The brands themselves market to this sensibility openly. Words like "cranked," "touch-sensitive," "respond to dynamics," "studio quality in a small package" — these are phrases aimed directly at a player who has moved past the half stack and is looking for something that sounds great without requiring a loading dock. The visual language of boutique amps is also deliberately anti-stack: small cabinets, understated aesthetics, aged tolex and vintage-style grillecloth, nothing that competes with the theatrical dimensions of a Marshall full stack. These are amps for people who have decided that tone is the priority and spectacle is someone else's problem.

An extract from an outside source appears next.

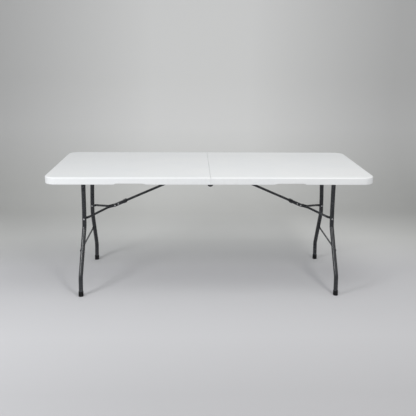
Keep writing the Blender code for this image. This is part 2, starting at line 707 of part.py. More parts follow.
def build_legs(name, side, strut, pivot):
    """A pair of legs with its pivot tube, crossbar, foot caps and rivets."""
    tube = rod(PIVOT_TUBE_RADIUS, -PIVOT_TUBE_REACH, PIVOT_TUBE_REACH, TUBE_SIDES)
    add_part(name + "_pivot_tube", tube, GREY_PAINT, pivot)
    flares = []
    for end_name, row in LONG_SIDES:
        path = leg_path(row)
        sections = [(LEG_RADIUS, LEG_RADIUS)] * len(path)
        leg = add_part(f"{name}_{end_name}_leg", swept(path, sections, (1, 0, 0), TUBE_SIDES), GREY_PAINT, pivot)
        cope_reach = (LEG_TOP_SPREAD + LEG_RADIUS) * 2
        cope = rod(PIVOT_TUBE_RADIUS + FIT_GAP, -cope_reach, cope_reach, TUBE_SIDES)
        rivet_centre = (0.0, row * LEG_WAIST_SPREAD, -BRACE_DOWN_LEG)
        rivet_hole = rod(RIVET_RADIUS + FIT_GAP, -LEG_RADIUS * 2, LEG_RADIUS * 2, SMALL_SIDES, "Y", rivet_centre)
        cut(leg, joined([cope, rivet_hole]))
        head = LEG_RADIUS + FIT_GAP
        profile = [
            (-row * LEG_RADIUS, RIVET_RADIUS),
            (row * head, RIVET_RADIUS),
            (row * head, RIVET_HEAD_RADIUS),
            (row * (head + RIVET_HEAD_THICKNESS), RIVET_HEAD_RADIUS),
        ]
        rivet = turned(profile, SMALL_SIDES, "Y", rivet_centre)
        add_part(f"{name}_{end_name}_leg_rivet", rivet, BRIGHT_STEEL, pivot)
        add_part(f"{name}_{end_name}_foot_cap", foot_cap_shape(side, row), BLACK_RUBBER, pivot)
        flare = [
            Vector((0.0, row * LEG_WAIST_SPREAD, -LEG_FLARE_TOP)),
            Vector((0.0, row * LEG_FOOT_SPREAD, -LEG_FLARE_END)),
        ]
        wide = LEG_RADIUS + FIT_GAP
        flares.append(swept(flare, [(wide, wide)] * 2, (1, 0, 0), TUBE_SIDES))
    centre = (side * crossbar_offset(strut), 0.0, -CROSSBAR_DOWN_LEG)
    crossbar = rod(CROSSBAR_RADIUS, -CROSSBAR_SPREAD, CROSSBAR_SPREAD, ROD_SIDES, "Y", centre)
    crossbar = add_part(name + "_leg_crossbar", crossbar, GREY_PAINT, pivot)
    cut(crossbar, joined(flares))


def build_strut(name, side, strut, pivot):
    """Strut tube, knuckle channel and their pins, in the frame of the strut's pivot."""
    end = strut - STRUT_END_FROM_KNUCKLE
    path = []
    sections = []
    for degrees in (75, 45, 15):
        angle = math.radians(degrees)
        path.append(Vector((-side * STRUT_HALF_HEIGHT * math.sin(angle), 0.0, 0.0)))
        sections.append((STRUT_HALF_WIDTH, STRUT_HALF_HEIGHT * math.cos(angle)))
    path.append(Vector((side * end, 0.0, 0.0)))
    sections.append((STRUT_HALF_WIDTH, STRUT_HALF_HEIGHT))
    tube = add_part(name + "_strut_tube", swept(path, sections, (0, 0, 1), TUBE_SIDES), GREY_PAINT, pivot)
    rivet_places = [(side * (strut - share * CHANNEL_LENGTH), 0.0, 0.0) for share in CHANNEL_RIVET_SHARES]
    hole = RIVET_RADIUS + FIT_GAP
    past = CHANNEL_OUTER * 2
    rivet_holes = [rod(hole, -past, past, SMALL_SIDES, "Y", place) for place in rivet_places]
    pin_hole = rod(PIN_RADIUS + FIT_GAP, -past, past, ROD_SIDES)
    cut(tube, joined(rivet_holes + [pin_hole]))

    web = CHANNEL_HALF_HEIGHT - CHANNEL_WALL
    half = [
        (CHANNEL_OUTER, CHANNEL_HALF_HEIGHT),
        (CHANNEL_OUTER, -CHANNEL_HALF_HEIGHT),
        (CHANNEL_INNER, -CHANNEL_HALF_HEIGHT),
        (CHANNEL_INNER, web),
    ]
    section = half + mirrored(reversed(half), -1)
    outer_end = strut + CHANNEL_OVERHANG
    ends = (side * (outer_end - CHANNEL_LENGTH), side * outer_end)
    channel = add_part(name + "_knuckle_channel", extruded(section, *ends, "X"), GREY_PAINT, pivot)
    knuckle = (side * strut, 0.0, 0.0)
    rivet_holes = [rod(hole, -past, past, SMALL_SIDES, "Y", place) for place in rivet_places]
    cut(channel, joined(rivet_holes + [rod(PIN_RADIUS + FIT_GAP, -past, past, ROD_SIDES, "Y", knuckle)]))
    for rivet_name, place in zip(("lower", "upper"), rivet_places):
        rivet = rod(RIVET_RADIUS, -CHANNEL_OUTER, CHANNEL_OUTER, SMALL_SIDES, "Y", place)
        add_part(f"{name}_{rivet_name}_channel_rivet", rivet, BRIGHT_STEEL, pivot)
    reach = KNUCKLE_HEAD_START
    pin = headed_pin(PIN_RADIUS, PIN_HEAD_RADIUS, PIN_HEAD_THICKNESS, -reach, reach, ROD_SIDES, knuckle)
    add_part(name + "_knuckle_pin", pin, BRIGHT_STEEL, pivot)


def arm_stations(side, row, arm_reach):
    """Path and sections of a brace arm from its knuckle eye to its leg eye, in the knuckle's frame.

    The rod swells from the flat eye to its full round along the bend, slowly at first, so that it clears the channel
    beside which it lies when the brace is folded.
    """
    leg_spread = LEG_WAIST_SPREAD - LEG_RADIUS - ARM_LEG_GAP - ARM_EYE_HALF_THICKNESS
    corners = [
        (0.0, row * ARM_EYE_SPREAD, 0.0),
        (side * ARM_PARALLEL, row * ARM_EYE_SPREAD, 0.0),
        (side * (arm_reach - ARM_LEG_STRETCH), row * leg_spread, 0.0),
        (side * arm_reach, row * leg_spread, 0.0),
    ]
    middle = filleted(corners, ARM_BEND_RADIUS)[1:-1]
    flat = (ARM_EYE_HALF_THICKNESS, ARM_EYE_HALF_HEIGHT)
    round_rod = (ARM_RADIUS, ARM_RADIUS)
    eye = []
    for degrees in (75, 45, 15):
        angle = math.radians(degrees)
        past = ARM_EYE_HALF_HEIGHT * math.sin(angle)
        eye.append((past, (ARM_EYE_HALF_THICKNESS, ARM_EYE_HALF_HEIGHT * math.cos(angle))))
    path = [Vector((-side * past, row * ARM_EYE_SPREAD, 0.0)) for past, _ in eye]
    sections = [section for _, section in eye]
    bend_steps = len(middle) // 2 - 1
    for place, point in enumerate(middle):
        share = (min(place, len(middle) - 1 - place, bend_steps) / bend_steps) ** 2
        path.append(point)
        sections.append(tuple(f + share * (r - f) for f, r in zip(flat, round_rod)))
    for past, section in reversed(eye):
        path.append(Vector((side * (arm_reach + past), row * leg_spread, 0.0)))
        sections.append(section)
    return path, sections, leg_spread


def build_arms(name, side, arm_reach, knuckle):
    """The two brace arms with the rivet in each outer eye."""
    for end_name, row in LONG_SIDES:
        path, sections, leg_spread = arm_stations(side, row, arm_reach)
        arm = swept(path, sections, (0, 0, 1), ROD_SIDES)
        arm = add_part(f"{name}_{end_name}_brace_arm", arm, GREY_PAINT, knuckle)
        eye = (side * arm_reach, row * leg_spread, 0.0)
        past = ARM_RADIUS * 2
        holes = [
            rod(PIN_RADIUS + FIT_GAP, -past, past, ROD_SIDES, "Y", (0.0, row * ARM_EYE_SPREAD, 0.0)),
            rod(RIVET_RADIUS + FIT_GAP, -past, past, SMALL_SIDES, "Y", eye),
        ]
        cut(arm, joined(holes))
        head = ARM_EYE_HALF_THICKNESS + FIT_GAP
        profile = [
            (row * ARM_EYE_HALF_THICKNESS, RIVET_RADIUS),
            (-row * head, RIVET_RADIUS),
            (-row * head, RIVET_HEAD_RADIUS),
            (-row * (head + RIVET_HEAD_THICKNESS), RIVET_HEAD_RADIUS),
        ]
        rivet = turned(profile, SMALL_SIDES, "Y", eye)
        add_part(f"{name}_{end_name}_brace_rivet", rivet, BRIGHT_STEEL, knuckle)


def rounded_box(half_width, half_height, radius):
    """Outline of a rectangle with rounded corners."""
    corners = (
        (half_width - radius, half_height - radius, 0),
        (radius - half_width, half_height - radius, 90),
        (radius - half_width, radius - half_height, 180),
        (half_width - radius, radius - half_height, 270),
    )
    outline = []
    for y, z, start in corners:
        outline += arc((y, z), radius, start, start + 90, CORNER_TURN_STEPS)
    return outline


def build_lock_ring(name, side, strut, pivot):
    """Ring that slides down over the knuckle; its origin is on the strut's middle line."""
    half_width = KNUCKLE_HEAD_START + PIN_HEAD_THICKNESS + RING_SIDE_GAP
    half_height = CHANNEL_HALF_HEIGHT + FIT_GAP
    inner = rounded_box(half_width, half_height, RING_CORNER_RADIUS)
    outer = rounded_box(half_width + RING_WALL, half_height + RING_WALL, RING_CORNER_RADIUS + RING_WALL)
    shape = sleeve(outer, inner, -RING_LENGTH / 2, RING_LENGTH / 2, "X")
    add_part(name + "_lock_ring", shape, GREY_PAINT, pivot, (side * (strut - RING_UP), 0.0, 0.0))


def build_table():
    """Both halves, their legs and braces, and the hinge pins between them."""
    clear_scene()
    strut, arm, strut_slope, arm_slope = brace_geometry()
    for name, side, inner_face, outer_face in HALVES:
        frame = add_empty(name + "_fold_axis", (0.0, 0.0, AXIS_HEIGHT))
        build_half(name, side, inner_face, outer_face, frame)
        leg_place = (side * LEG_PIVOT[0], 0.0, LEG_PIVOT[1])
        build_legs(name, side, strut, add_empty(name + "_leg_axis", leg_place, frame, -side * LEG_SPLAY))
        strut_place = (side * STRUT_PIN[0], 0.0, STRUT_PIN[1])
        strut_axis = add_empty(name + "_strut_axis", strut_place, frame, side * strut_slope)
        build_strut(name, side, strut, strut_axis)
        build_lock_ring(name, side, strut, strut_axis)
        knuckle_turn = side * (arm_slope - strut_slope)
        knuckle = add_empty(name + "_knuckle_axis", (side * strut, 0.0, 0.0), strut_axis, knuckle_turn)
        build_arms(name, side, arm, knuckle)
    build_hinge_pins(add_empty("hinge_pin_axis", (0.0, 0.0, AXIS_HEIGHT)))


if __name__ == "__main__":
    build_table()
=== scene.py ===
"""Plastic folding table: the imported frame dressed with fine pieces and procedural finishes, in a studio.

Every piece is built in the row frame, in metres. The two halves mirror each other, so pieces are worked out
on one side, with u as the distance from the seam towards a table end, and then turned to their side.
"""

import json
import logging
import math
from dataclasses import dataclass
from enum import Enum
from typing import Sequence, Union

import bmesh
import bpy
from mathutils import Matrix, Vector


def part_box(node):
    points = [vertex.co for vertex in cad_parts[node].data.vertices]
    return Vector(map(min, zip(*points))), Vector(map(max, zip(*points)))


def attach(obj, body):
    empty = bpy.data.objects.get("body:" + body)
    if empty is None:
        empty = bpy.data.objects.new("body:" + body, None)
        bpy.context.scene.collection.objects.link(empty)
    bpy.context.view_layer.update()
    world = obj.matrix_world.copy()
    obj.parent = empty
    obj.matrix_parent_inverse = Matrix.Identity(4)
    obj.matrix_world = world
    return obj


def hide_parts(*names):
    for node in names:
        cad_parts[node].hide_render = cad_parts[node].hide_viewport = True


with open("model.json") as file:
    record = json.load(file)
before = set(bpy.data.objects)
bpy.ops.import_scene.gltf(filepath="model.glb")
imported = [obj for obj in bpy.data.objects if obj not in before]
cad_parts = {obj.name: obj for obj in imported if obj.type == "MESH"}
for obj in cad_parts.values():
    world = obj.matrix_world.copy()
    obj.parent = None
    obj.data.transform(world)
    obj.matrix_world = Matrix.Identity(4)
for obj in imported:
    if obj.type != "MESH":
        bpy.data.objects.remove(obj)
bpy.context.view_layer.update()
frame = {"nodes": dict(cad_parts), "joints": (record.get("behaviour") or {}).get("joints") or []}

log = logging.getLogger("folding_table")

Shape = bmesh.types.BMesh
Corner = bmesh.types.BMVert
Pair = tuple[float, float]
Triple = tuple[float, float, float]
Outline = list[Pair]
Path = Sequence[Vector]
Colour = Triple
Socket = bpy.types.NodeSocket
SocketValue = Union[float, tuple, Socket]

# Places of the colour sockets on Blender's Mix node
MIX_FACTOR, MIX_A, MIX_B, MIX_RESULT = 0, 6, 7, 2

FULL_TURN = 2 * math.pi
QUARTER_TURN = math.pi / 2
SHARP_ANGLE = math.radians(38)
SHEET_BEND_STEP = math.radians(15)
BOTH_WAYS = (-1, 1)

# Space between pieces that are fitted or welded together
FIT = 0.0003
# Depth that a rivet head sinks into the face it bears on
SINK = 0.0002
# Rounding on the edges of cut sheet
SHEET_EDGE = 0.0003
# Share of a quarter turn at which a rounded bar end starts, which leaves a small face at its tip
TIP_SHARE = 0.96
# Cell borders of the underside meet where they agree to one part of a metre in this many
BORDER_GRID = 1e5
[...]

What the Stage Looks Like Now

The contemporary touring rig is often invisible. A guitarist playing an arena might be running a modeler direct with no stage amplification at all, their sound coming entirely from the front-of-house system. A guitarist playing a club show is often running a small combo, sometimes as small as five watts, with a microphone on the speaker and the amp turned up enough to sound like an amp rather than quiet enough to be polite. The monitor mix handles what the guitarist needs to hear. The PA handles what the audience needs to hear. The amplifier's job is to be a microphone target that sounds good, not to fill the room on its own power.

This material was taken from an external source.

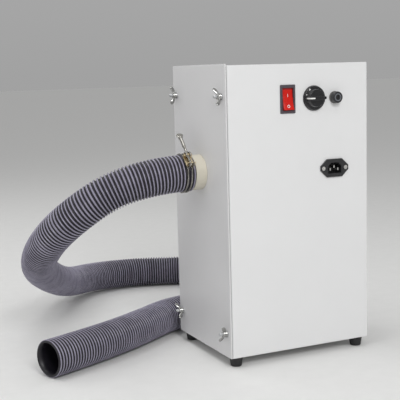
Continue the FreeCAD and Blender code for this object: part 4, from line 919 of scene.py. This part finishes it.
def filter_bag():
    """Padded bag with sewn channels, inside its CAD box."""
    low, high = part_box("filter_bag")
    centre = (Vector(low) + Vector(high)) / 2
    half = (Vector(high) - Vector(low)) / 2
    neck_z = middle("bag_collar").z
    bag = bag_start(centre, half)
    rest = [v.co.copy() for v in bag.data.vertices]
    blown_up(bag)
    for vertex, start in zip(bag.data.vertices, rest):
        move = vertex.co - start
        if move.length > CLOTH_MOVE:
            move *= CLOTH_MOVE / move.length
        place = start + move
        quilt = QUILT_DEPTH * abs(sin((place.z - low[2]) / QUILT_PITCH * pi)) ** 0.5
        toward = 1 if place.x > centre.x else -1
        place.x += toward * (quilt - QUILT_DEPTH)
        for k in range(3):
            place[k] = min(max(place[k], low[k] + BAG_MARGIN), high[k] - BAG_MARGIN)
        near_neck = Vector((0, place.y, place.z - neck_z)).length < NECK_R
        if near_neck and place.x < low[0] + NECK_REACH:
            place.x = max(place.x, low[0] + NECK_MARGIN)
        vertex.co = place
    smooth = bag.modifiers.new("subdivide", "SUBSURF")
    smooth.levels = smooth.render_levels = 1
    settled(bag)
    bag.data.shade_smooth()
    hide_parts("filter_bag")
    bag_binding(centre, half, Vector((low[0], 0, neck_z)))


def bag_binding(centre, half, neck):
    """Bound edge round the bag, and the band round its neck."""
    binding = Shell()
    rows = []
    for k in range(BINDING_STEPS):
        y, z = rounded(2 * pi * k / BINDING_STEPS, BINDING_CORNER)
        place = Vector((centre.x, y * (half.y - BINDING_INSET), centre.z + z * (half.z - BINDING_INSET)))
        rows.append(ring(place, X, Vector((0, y, z)).normalized(), 2.4, 1.5, 8))
    binding.skin(rows, loop=True)
    binding.lathe(NECK_BAND, neck, X, 48, loop=True)
    binding.piece("filter_bag_binding", "cabinet", SLOT_OF["filter_bag"], [material("bag_binding")])


# ------------------------------------------------------------------ finishes of the CAD nodes

# CAD nodes that get rounded edges: finish, width of the edge in mm, nodes
SOFTENED = (
    ("white_powder_coat", 0.15, ("cabinet_wrap", "top_panel", "base_pan")),
    ("cover_powder_coat", 0.15, ("side_cover",)),
    ("cream_plastic", 0.3, ("spigot_ring", "inlet_spigot")),
    # the golden tint of the clamp saddle and nut is painted reflection
    ("zinc_with_painted_gold_reflection", 0.3, ("clamp_saddle",)),
    ("zinc_with_painted_gold_reflection", 0.25, ("clamp_nut",)),
    ("bright_plating", 0.12, ("cabinet_fixings", "inlet_screws")),
    ("bright_plating", 0.2, ("inlet_pins",)),
    ("zinc_plating", 0.15, ("cover_washers", "chamber_divider", "bag_bracket", "motor_clamps",
                            "foot_screws", "panel_nuts")),
    ("zinc_plating", 0.1, ("fan_housing",)),
    ("closed_foam", 0.15, ("cover_gasket",)),
    ("pressed_card", 0.4, ("bag_collar",)),
    ("black_plastic", 0.2, ("filter_frame",)),
    ("black_plastic", 0.3, ("exhaust_grille", "fuse_cap", "inlet_socket")),
    ("grey_plastic", 0.25, ("switch_body",)),
    ("glossy_black_plastic", 0.5, ("speed_knob",)),
    ("fuse_holder_grey", 0.3, ("fuse_body",)),
    ("cast_aluminium", 0.3, ("motor_frame",)),
    ("cast_aluminium", 0.1, ("fan_impeller",)),
    ("brass", 0.12, ("earth_stud",)),
    ("black_rubber", 0.3, ("foot_front_left", "foot_front_right", "foot_back_left", "foot_back_right")),
)
# CAD nodes that keep their mesh
PAINTED = (
    ("black_rubber", ("spigot_gasket", "motor_gasket")),
    ("open_foam", ("motor_filter", "exhaust_foam")),
    ("bright_plating", ("motor_bearings", "pot_shaft", "motor_shaft")),
    ("zinc_plating", ("pot_body",)),
    ("brass", ("motor_brushes", "switch_terminals", "fuse_carrier")),
    ("fuse_glass", ("glass_fuse",)),
)
# where nodes with several finishes change from one to the next, mm
STACK_LOW, STACK_HIGH = 16.0, 46.0         # ends of the motor's laminated stack
COMMUTATOR_X = 53.0
BOARD_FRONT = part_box("control_board")[0][1] / MM + 24.0
BOARD_BACK = BOARD_FRONT + 1.6
FACE_SLACK = 0.3                           # a face this far past a limit still counts as inside


def in_stack(at):
    """Whether a face of the motor belongs to its laminated stack."""
    return STACK_LOW - FACE_SLACK <= at.x <= STACK_HIGH + FACE_SLACK


def stator_finish(at):
    """Steel stack between copper coils."""
    return 0 if in_stack(at) else 1


def armature_finish(at):
    """Steel stack, copper windings, brass commutator."""
    if at.x > COMMUTATOR_X:
        return 2
    return 0 if in_stack(at) else 1


def board_finish(at):
    """Board, the parts on its back, and the metal in front of it."""
    if BOARD_FRONT - FACE_SLACK <= at.y <= BOARD_BACK + FACE_SLACK:
        return 0
    return 1 if at.y > BOARD_BACK else 2


def finish_nodes():
    """Materials and softened edges of everything that keeps its CAD shape."""
    for finish, width, names in SOFTENED:
        for name in names:
            softened(name, [finish], width)
    for finish, names in PAINTED:
        paint(finish, names)
    softened("motor_stator", ["laminated_steel", "varnished_copper"], 0.3, stator_finish)
    softened("motor_armature", ["laminated_steel", "varnished_copper", "brass"], 0.2, armature_finish)
    softened("control_board", ["solder_mask", "component_black", "zinc_plating"], 0.15, board_finish)
    wires()


def island(face):
    """Indices of the faces that hang together with a face."""
    found = {face.index}
    queue = [face]
    while queue:
        for edge in queue.pop().edges:
            for other in edge.link_faces:
                if other.index not in found:
                    found.add(other.index)
                    queue.append(other)
    return found


def wires():
    """The inner wires, each in one of three colours in turn."""
    finishes = ("wire_brown", "wire_blue", "wire_green")
    shape = bmesh.new()
    shape.from_mesh(NODES["wiring"].data)
    bmesh.ops.remove_doubles(shape, verts=shape.verts, dist=WELD)
    shape.faces.ensure_lookup_table()
    done = set()
    count = 0
    starts = sorted(shape.faces, key=lambda f: (round(f.calc_center_median().y, 5), f.calc_center_median().x))
    for face in starts:
        if face.index in done:
            continue
        wire = island(face)
        done |= wire
        for index in wire:
            shape.faces[index].material_index = count % len(finishes)
            shape.faces[index].smooth = True
        count += 1
    as_node("wiring", "_coloured", shape, [material(finish) for finish in finishes], 50)


def main():
    """Build the studio, then every piece."""
    camera()
    studio()
    hose()
    finish_nodes()
    for name in NUT_TURN:
        wing_nut(name)
    cover_studs()
    hose_clamp()
    knob_marks_and_highlights()
    fuse_ring()
    rocker()
    rocker_marks()
    filter_bag()


main()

This is not a worse situation than standing in front of a Marshall stack. It is arguably a better one. The tone of a small amplifier pushed into saturation is more alive, more responsive to picking dynamics, and more dimensionally interesting than a large amplifier turned down to the level where a sound engineer can work with it. The engineer is happier. The guitar sounds better on the recording and in the house mix. And at the end of the night, one person can carry the amplifier to the van without a dolly or a herniated disc.

The half stack was necessary once. The generation that grew up with it is old enough now to know that necessary and good are different categories, and that the best-sounding guitar rig is not the one that requires the most people to move it.